** Begin **
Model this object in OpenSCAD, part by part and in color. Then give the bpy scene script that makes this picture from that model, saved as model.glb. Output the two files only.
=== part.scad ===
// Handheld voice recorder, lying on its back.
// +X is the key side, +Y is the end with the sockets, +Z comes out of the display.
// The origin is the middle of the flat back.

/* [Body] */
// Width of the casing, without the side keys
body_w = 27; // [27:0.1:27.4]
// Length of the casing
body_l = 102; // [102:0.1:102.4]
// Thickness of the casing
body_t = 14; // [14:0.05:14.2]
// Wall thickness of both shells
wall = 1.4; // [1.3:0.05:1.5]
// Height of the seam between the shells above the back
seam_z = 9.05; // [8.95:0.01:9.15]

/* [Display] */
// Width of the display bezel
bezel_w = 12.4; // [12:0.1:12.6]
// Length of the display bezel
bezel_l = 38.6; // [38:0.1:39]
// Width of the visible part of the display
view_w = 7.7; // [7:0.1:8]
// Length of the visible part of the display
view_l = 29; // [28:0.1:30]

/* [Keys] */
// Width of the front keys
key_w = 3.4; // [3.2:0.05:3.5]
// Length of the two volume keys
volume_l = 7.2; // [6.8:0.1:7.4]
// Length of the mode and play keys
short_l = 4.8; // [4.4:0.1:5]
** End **
▸ **TO BE DONE**:
Print only the lines from the top of the data above down to the line holding "the flat back.", inclusive.

▸ **SOLUTION FOR THIS PROBLEM**:
Model this object in OpenSCAD, part by part and in color. Then give the bpy scene script that makes this picture from that model, saved as model.glb. Output the two files only.
=== part.scad ===
// Handheld voice recorder, lying on its back.
// +X is the key side, +Y is the end with the sockets, +Z comes out of the display.
// The origin is the middle of the flat back.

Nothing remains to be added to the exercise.